Column Type Description
id INTEGER the unique identifier representing the currend database version

Schema Version Table

Schema version table has a single row with the current database schema version. It is used during the application startup to check that the database schema is up to date with the application version.

Column Type Description
id INTEGER unique identifier representing the currend database schema version

Suggestions Order Table

Suggestions order table stores the order of the module-level entries in the source file. suggestion_id column is a foreign key that refers to the id primary key in the Suggestions table.

Column Type Description
suggestion_id INTEGER the unique identifier of a suggestion
prev_id INTEGER the suggestion that goes before this one
next_id INTEGER the suggestion that goes after this one

Static Analysis

The database is filled by analyzing the Intermediate Representation (IR) parsed from the source.

Language constructs for suggestions database extracted from the IR:

  • Atoms
  • Methods
  • Functions
  • Local assignments
  • Documentation

In addition, it holds the locality information for each entry. Locality information specifies the scope where the node was defined, which is used in the results ranking algorithm.

Runtime Inspection

The IR is missing information about the types. Runtime instrumentation is used to capture the types and refine the database entries.

Information for suggestions database gathered in runtime:

  • Types

Search Indexes

The database allows searching the entries by the following criteria, applying the ranking algorithm:

  • name
  • type
  • documentation text
  • documentation tags

Results Ranking

The search result has an intrinsic ranking based on the scope and the type.

Scope

The results from the local scope have the highest rank in the search result. As the scope becomes wider, the rank decreases.

const_x = 42

main =
    x1 = 0
    foo x =
        x2 = x + 1
        calculate #

For example, when completing the argument of calculate: Number -> Number function, the search results will have the order of: x2 > x1 > const_x.

Type

Suggestions based on the type are selected by matching with the string runtime type representation.

Implementation

The searcher primarily consists of:

  • Suggestions database that stores suggestion entries and SHA hashes of the opened file contents.
  • Search requests handler that serves search and capability requests, and listens to the notifications from the runtime.
  • Suggestion builder (aka indexer) that extracts suggestion entries from IR in compile time.

                                  +--------------------------------+
                                  |         SuggestionsDB          |
                                  +-----------------+--------------+
                                  |         SuggestionsRepo        |
                                  +----+------------+---------+----+
                                       ^                      ^
                                       |                      |
            Capability,Search          v                      v
 +--------+      Request     +---------+----------+        +--+------------------+
 | Client +<---------------->+ SuggestionsHandler |        | CollaborativeBuffer |
 +--------+ Database Update  +---------+----------+        +-------------------+-+
            Notifications              ^                  OpenFileNotification |
                                       |                  (isIndexed)          |
                                       |                                       v
                             +---------+---------------------------------------+-------+
                             |                   RuntimeConnector                      |
                             +----+----------+---------------------------------+-------+
                                  ^          ^                                 |
        ExpressionValuesComputed  |          |  SuggestionsDBUpdate            |
                                  |          |                                 |
               +------------------+--+    +--+----------------+                |
               | ExecutionInstrument |    | EnsureCompiledJob |           +----+------+
               +---------------------+    +-------------------+           |  Module   |
                                          |                   | (re)index +-----------+
                                          | SuggestionBuilder +-----------+ isIndexed |
                                          |                   |           +-----------+
                                          +-------------------+

Indexing

Indexing is a process of extracting suggestions information from the IR. To keep the index in the consistent state, the language server tracks SHA versions of all opened files in the suggestions database.

  • When the user opens a file, we compare its SHA hash with the saved digest.

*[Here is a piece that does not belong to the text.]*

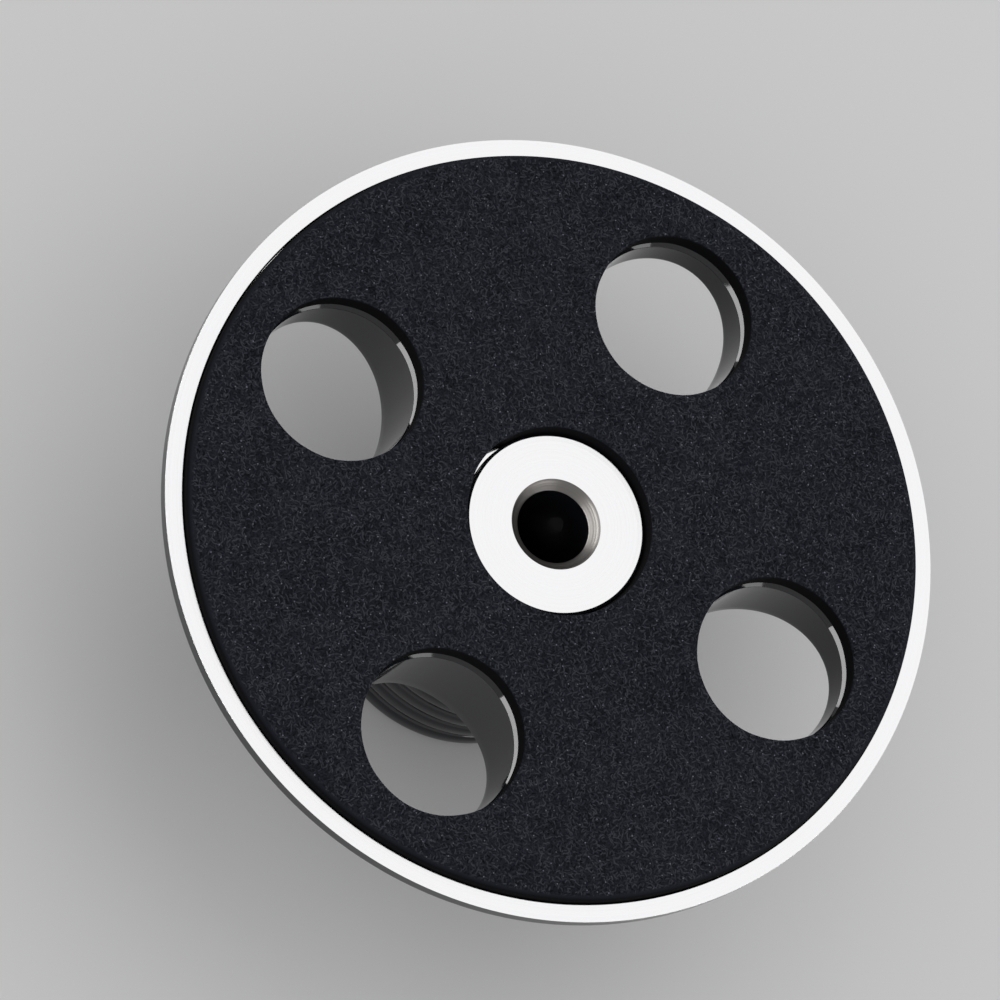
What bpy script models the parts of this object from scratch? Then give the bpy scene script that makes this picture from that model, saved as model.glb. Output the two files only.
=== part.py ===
"""Record weight: a turned aluminium disc with a ribbed knob, four through holes and a foam pad in its underside.

It stands on the end of its knob, underside up, as it is set down when it isn't on a record.
The origin is the centre of the knob's flat end, and +Z runs along the turning axis, out of the underside.
Metres throughout.
"""

import math

import bpy

# Disc, from its rim inwards. The dome's slope falls evenly from its rim angle to its neck angle.
OUTER_RADIUS = 0.040
RIM_WALL = 0.0015
DOME_RIM_ANGLE = math.radians(28.0)
DOME_NECK_ANGLE = math.radians(24.0)
NECK_FILLET = 0.005

# Knob: a short neck, then a stack of round-topped ribs
KNOB_RADIUS = 0.015
NECK_LENGTH = 0.0011
NECK_SHOULDER = 0.0006
RIB_COUNT = 4
RIB_PITCH = 0.0031
RIB_DEPTH = 0.00075
RIB_ROUNDNESS = 2.5
GROOVE_WIDTH = 0.00035

# Underside
RING_WIDTH = 0.0017
RECESS_DEPTH = 0.0011
EDGE_BREAK = 0.0001
BORE_RADIUS = 0.0037
BORE_CHAMFER = 0.00095
BORE_DEPTH = 0.018
DRILL_POINT_ANGLE = math.radians(118.0)
BOSS_LAND = 0.0044

# Through holes, which fill the space between the knob and a land inside the rim
HOLE_COUNT = 4
HOLE_RIM_LAND = 0.0062
HOLE_KNOB_CLEARANCE = 0.0024
HOLE_CHAMFER = 0.0004
FIRST_HOLE_ANGLE = math.radians(45.0)

# Foam pad, held on the recess floor by a film of adhesive
PAD_PROUD = 0.00135
PAD_ADHESIVE_GAP = 0.0003
PAD_RIM_CLEARANCE = 0.0003
PAD_BOSS_CLEARANCE = 0.00045
PAD_HOLE_OVERHANG = 0.0002
PAD_EDGE_ROUND = 0.0004

# How finely curves are divided
TURN_STEPS = 72
HOLE_STEPS = 36
RIB_POINTS = 8
SHOULDER_POINTS = 4
FILLET_POINTS = 6
DOME_POINTS = 5
ROUND_POINTS = 3

# How far a cutter runs past what it cuts
CUTTER_MARGIN = 0.002

# Radii that follow
DOME_INNER_RADIUS = KNOB_RADIUS + NECK_FILLET * (1 - math.sin(DOME_NECK_ANGLE))
DOME_SPAN = OUTER_RADIUS - DOME_INNER_RADIUS
RECESS_RADIUS = OUTER_RADIUS - RING_WIDTH
BOSS_RADIUS = BORE_RADIUS + BORE_CHAMFER + BOSS_LAND
HOLE_OUTER_REACH = OUTER_RADIUS - HOLE_RIM_LAND
HOLE_INNER_REACH = KNOB_RADIUS + HOLE_KNOB_CLEARANCE
HOLE_RADIUS = (HOLE_OUTER_REACH - HOLE_INNER_REACH) / 2
HOLE_CIRCLE_RADIUS = (HOLE_OUTER_REACH + HOLE_INNER_REACH) / 2
PAD_HOLE_RADIUS = HOLE_RADIUS + HOLE_CHAMFER - PAD_HOLE_OVERHANG

# Heights that follow, above the knob's end
DOME_RISE = DOME_SPAN * (math.tan(DOME_RIM_ANGLE) + math.tan(DOME_NECK_ANGLE)) / 2
DISC_HEIGHT = RIM_WALL + DOME_RISE + NECK_FILLET * math.cos(DOME_NECK_ANGLE)
KNOB_HEIGHT = RIB_COUNT * RIB_PITCH + NECK_LENGTH
RING_Z = KNOB_HEIGHT + DISC_HEIGHT
RECESS_Z = RING_Z - RECESS_DEPTH
PAD_BOTTOM_Z = RECESS_Z + PAD_ADHESIVE_GAP
PAD_TOP_Z = RING_Z + PAD_PROUD


def clear_scene():
    for item in list(bpy.data.objects):
        bpy.data.objects.remove(item, do_unlink=True)


def new_collection(name):
    collection = bpy.data.collections.new(name)
    bpy.context.scene.collection.children.link(collection)
    return collection


def principled(name, colour, metallic, roughness):
    material = bpy.data.materials.new(name)
    material.use_nodes = True
    shader = material.node_tree.nodes["Principled BSDF"]
    shader.inputs["Base Color"].default_value = (*colour, 1.0)
    shader.inputs["Metallic"].default_value = metallic
    shader.inputs["Roughness"].default_value = roughness
    return material


def arc(centre_r, centre_z, radius, start, end, points):
    """Points of a circular arc in the profile plane, both ends included."""
    angles = [start + (end - start) * i / (points - 1) for i in range(points)]
    return [(centre_r + radius * math.cos(a), centre_z + radius * math.sin(a)) for a in angles]


def bore_profile():
    """From the drill point on the axis, up the spindle bore to its chamfer."""
    floor_z = RING_Z - BORE_DEPTH
    point_z = floor_z - BORE_RADIUS / math.tan(DRILL_POINT_ANGLE / 2)
    return [
        (0.0, point_z),
        (BORE_RADIUS, floor_z),
        (BORE_RADIUS, RING_Z - BORE_CHAMFER),
        (BORE_RADIUS + BORE_CHAMFER, RING_Z),
    ]


def underside_profile():
    """The boss face, the recess and the ring face, with a small break on each sharp edge."""
    return [
        (BOSS_RADIUS - EDGE_BREAK, RING_Z),
        (BOSS_RADIUS, RING_Z - EDGE_BREAK),
        (BOSS_RADIUS, RECESS_Z),
        (RECESS_RADIUS, RECESS_Z),
        (RECESS_RADIUS, RING_Z - EDGE_BREAK),
        (RECESS_RADIUS + EDGE_BREAK, RING_Z),
        (OUTER_RADIUS - EDGE_BREAK, RING_Z),
        (OUTER_RADIUS, RING_Z - EDGE_BREAK),
    ]


def dome_depth(inwards):
    """How far the dome lies below the rim wall's foot, at this distance in from the rim: a parabola."""
    flattening = (math.tan(DOME_RIM_ANGLE) - math.tan(DOME_NECK_ANGLE)) / DOME_SPAN
    return math.tan(DOME_RIM_ANGLE) * inwards - flattening * inwards**2 / 2


def dome_profile():
    """The disc's domed back, from the rim wall in to the neck fillet."""
    steps = [DOME_SPAN * i / (DOME_POINTS - 1) for i in range(DOME_POINTS)]
    return [(OUTER_RADIUS - inwards, RING_Z - RIM_WALL - dome_depth(inwards)) for inwards in steps]


def neck_profile():
    """The hollow fillet that carries the dome's slope round into the knob's side."""
    start = math.pi / 2 + DOME_NECK_ANGLE
    return arc(KNOB_RADIUS + NECK_FILLET, KNOB_HEIGHT, NECK_FILLET, start, math.pi, FILLET_POINTS)[1:]


def rib_radius(share):
    """The knob's radius at this share of a rib's half width from its middle: a superellipse over the groove."""
    return KNOB_RADIUS - RIB_DEPTH + RIB_DEPTH * (1 - abs(share) ** RIB_ROUNDNESS) ** (1 / RIB_ROUNDNESS)


def shoulder_profile():
    """The neck's lower edge, rounded like a rib down to the first groove."""
    shares = [math.sin(math.pi / 2 * i / SHOULDER_POINTS) for i in range(SHOULDER_POINTS + 1)]
    return [(rib_radius(share), RIB_COUNT * RIB_PITCH + NECK_SHOULDER * (1 - share)) for share in shares]


def rib_profile(index):
    """One rib, counted from the knob's end, its points closest together at its shoulders."""
    half = (RIB_PITCH - GROOVE_WIDTH) / 2
    middle = index * RIB_PITCH + half
    shares = [math.cos(math.pi * i / RIB_POINTS) for i in range(RIB_POINTS + 1)]
    return [(rib_radius(share), middle + half * share) for share in shares]


def knob_profile():
    """The neck's shoulder and each rib below it, down to the flat end."""
    points = shoulder_profile()
    for index in reversed(range(RIB_COUNT)):
        points += rib_profile(index)
    return points + [(0.0, 0.0)]


def pad_profile():
    """A flat ring of foam with rounded upper edges, as a closed loop."""
    inner = BOSS_RADIUS + PAD_BOSS_CLEARANCE
    outer = RECESS_RADIUS - PAD_RIM_CLEARANCE
    round_z = PAD_TOP_Z - PAD_EDGE_ROUND
    points = [(inner, PAD_BOTTOM_Z)]
    points += arc(inner + PAD_EDGE_ROUND, round_z, PAD_EDGE_ROUND, math.pi, math.pi / 2, ROUND_POINTS)
    points += arc(outer - PAD_EDGE_ROUND, round_z, PAD_EDGE_ROUND, math.pi / 2, 0.0, ROUND_POINTS)
    return points + [(outer, PAD_BOTTOM_Z)]


def hole_cutter_profile():
    """A plug for one through hole, flared past the recess floor by as much again as its chamfer."""
    top_z = RECESS_Z + CUTTER_MARGIN
    bottom_z = KNOB_HEIGHT - CUTTER_MARGIN
    wide = HOLE_RADIUS + 2 * HOLE_CHAMFER
    return [
        (0.0, top_z),
        (wide, top_z),
        (wide, RECESS_Z + HOLE_CHAMFER),
        (HOLE_RADIUS, RECESS_Z - HOLE_CHAMFER),
        (HOLE_RADIUS, bottom_z),
        (0.0, bottom_z),
    ]


def pad_cutter_profile():
    """A punch for one hole in the pad, flared in a quarter circle that rounds the foam's upper edge."""
    wide = PAD_HOLE_RADIUS + PAD_EDGE_ROUND
    round_z = PAD_TOP_Z - PAD_EDGE_ROUND
    return [
        (0.0, PAD_TOP_Z + CUTTER_MARGIN),
        (wide, PAD_TOP_Z + CUTTER_MARGIN),
        *arc(wide, round_z, PAD_EDGE_ROUND, math.pi / 2, math.pi, ROUND_POINTS),
        (PAD_HOLE_RADIUS, PAD_BOTTOM_Z - CUTTER_MARGIN),
        (0.0, PAD_BOTTOM_Z - CUTTER_MARGIN),
    ]


def turned(name, profile, collection, steps, closed=False):
    """An object whose profile a Screw modifier turns about Z."""
    mesh = bpy.data.meshes.new(name)
    edges = [(i, i + 1) for i in range(len(profile) - 1)]
    if closed:
        edges.append((len(profile) - 1, 0))
    mesh.from_pydata([(r, 0.0, z) for r, z in profile], edges, [])
    item = bpy.data.objects.new(name, mesh)
    collection.objects.link(item)
    screw = item.modifiers.new("turn", "SCREW")
    screw.axis = "Z"
    screw.angle = 2 * math.pi
    screw.steps = steps
    screw.render_steps = steps
    screw.use_merge_vertices = True
    screw.merge_threshold = 0.00001
    return item


def hole_places():
    """Centres of the through holes, evenly spaced on their circle."""
    angles = [FIRST_HOLE_ANGLE + 2 * math.pi * i / HOLE_COUNT for i in range(HOLE_COUNT)]
    return [(HOLE_CIRCLE_RADIUS * math.cos(a), HOLE_CIRCLE_RADIUS * math.sin(a), 0.0) for a in angles]


def cut_holes(item, name, profile, cutters):
    """Takes one turned cutter out of the item at each hole's place."""
    for index, place in enumerate(hole_places()):
        cutter = turned(f"{name}_{index + 1}", profile, cutters, HOLE_STEPS)
        cutter.location = place
        cutter.hide_render = True
        cutter.display_type = "WIRE"
        boolean = item.modifiers.new(cutter.name, "BOOLEAN")
        boolean.operation = "DIFFERENCE"
        boolean.solver = "EXACT"
        boolean.object = cutter


def make_body(collection, cutters):
    profile = bore_profile() + underside_profile() + dome_profile() + neck_profile() + knob_profile()
    body = turned("weight_body", profile, collection, TURN_STEPS)
    body.data.materials.append(principled("black_aluminium", (0.012, 0.013, 0.016), 0.85, 0.16))
    cut_holes(body, "hole_cutter", hole_cutter_profile(), cutters)
    return body


def make_pad(collection, cutters):
    pad = turned("foam_pad", pad_profile(), collection, TURN_STEPS, closed=True)
    pad.data.materials.append(principled("black_foam", (0.030, 0.032, 0.036), 0.0, 0.80))
    cut_holes(pad, "pad_punch", pad_cutter_profile(), cutters)
    return pad


def shade(item):
    """Smooth faces with sharp edges kept, on the finished shape."""
    item.data.shade_smooth()
    item.data.set_sharp_from_angle(angle=math.radians(30.0))


def main():
    clear_scene()
    parts = new_collection("record_weight")
    cutters = new_collection("cutters")
    cutters.hide_render = True
    for item in (make_body(parts, cutters), make_pad(parts, cutters)):
        shade(item)


main()
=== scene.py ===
"""The looks of a record weight: a turned black disc with a ribbed knob, four holes and a foam pad.

It is laid out as an add-on. Lengths are metres in the part's own frame: the origin is the centre
of the knob's flat end, and +Z runs along the turning axis, out of the padded underside.
"""

import math

import bmesh
import bpy
import numpy as np
from mathutils import Matrix, Quaternion, Vector


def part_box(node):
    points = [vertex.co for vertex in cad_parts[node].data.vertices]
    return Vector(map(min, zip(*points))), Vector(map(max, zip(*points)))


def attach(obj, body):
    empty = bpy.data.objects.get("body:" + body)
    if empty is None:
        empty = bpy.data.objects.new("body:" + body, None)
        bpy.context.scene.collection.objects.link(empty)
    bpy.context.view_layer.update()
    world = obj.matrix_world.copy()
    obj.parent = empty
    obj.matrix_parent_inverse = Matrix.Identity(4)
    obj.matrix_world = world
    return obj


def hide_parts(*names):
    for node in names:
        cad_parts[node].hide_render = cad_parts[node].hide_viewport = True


bl_info = {
    "name": "Record weight",
    "version": (1, 0, 0),
    "blender": (4, 5, 0),
    "location": "3D View > Sidebar > Record weight",
    "description": "Builds the turned body, the foam pad and the studio of a record weight",
    "category": "Object",
}

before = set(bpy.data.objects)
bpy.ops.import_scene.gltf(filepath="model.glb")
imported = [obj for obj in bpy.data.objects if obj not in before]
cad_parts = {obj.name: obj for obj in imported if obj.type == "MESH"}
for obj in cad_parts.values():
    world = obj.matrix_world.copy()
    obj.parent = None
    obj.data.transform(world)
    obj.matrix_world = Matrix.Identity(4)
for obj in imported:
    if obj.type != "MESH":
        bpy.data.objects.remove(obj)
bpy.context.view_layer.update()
RIM_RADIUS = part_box("weight_body")[1].x
RING_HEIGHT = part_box("weight_body")[1].z
PAD_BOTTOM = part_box("foam_pad")[0].z
PAD_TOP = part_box("foam_pad")[1].z


# Sizes and colours that can be set

def length(label, default, description):
    """A length in metres, shown in the scene's own unit."""
    return bpy.props.FloatProperty(
        name=label,
        description=description,
        default=default,
        min=0.0,
        precision=5,
        subtype="DISTANCE",
        unit="LENGTH",
    )


def angle(label, degrees, description):
    """An angle whose default is given in degrees."""
    return bpy.props.FloatProperty(
        name=label,
        description=description,
        default=math.radians(degrees),
        subtype="ANGLE",
        unit="ROTATION",
    )


def count(label, default, description):
    """A whole number of one or more."""
    return bpy.props.IntProperty(name=label, description=description, default=default, min=1)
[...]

If they don't match, we mark the file for re-index by setting the corresponding flag in the OpenFile notification sent to the runtime. On receive, the runtime marks the module as not indexed.
  • When the file is compiled, we check the indexed flag on the module. If the module has not been indexed yet, we send all suggestions extracted from the IR as a ReIndexed update to the language server. If the module has been indexed, we only send suggestions that have been affected by the recent edits as a Database update.
  • When the language server receives ReIndexed update, it removes all suggestions related to this module, applies newly received updates, and sends a combined update of removed and added entries to the subscribed users. When the language server receives a regular Database update, it applies the update on the database and sends the appropriate updates to the subscribers.
  • When the user deletes a file, we remove all entries with the corresponding module from the database and update the users.

Suggestion Builder

The suggestion builder takes part in the indexing process. It extracts suggestions from the compiled IR. It also converts IR locations represented as an absolute char indexes (from the beginning of the file) to a position relative to a line used in the rest of the project.

Runtime Instrumentation

Apart from the type ascriptions, we can only get the return types of expressions in runtime. On the module execution, the language server listens to the ExpressionValuesComputed notifications sent from the runtime, which contain the external id and the actual return type. Then the language server uses external id as a key to update return types in the database.

Search Requests

The search request handler has direct access to the database. The completion request is more complicated then others. To query the database, it needs to convert the requested file path to the module name. To do this, on startup, the language server loads the package definition from the root directory and obtains the project name. Then, having the project name and the root directory path, it can recover the module name from the requested file path.

The project name can be changed with the refactoring renameProject command. To cover this case, the request handler listens to the ProjectNameChanged event and updates the project name accordingly.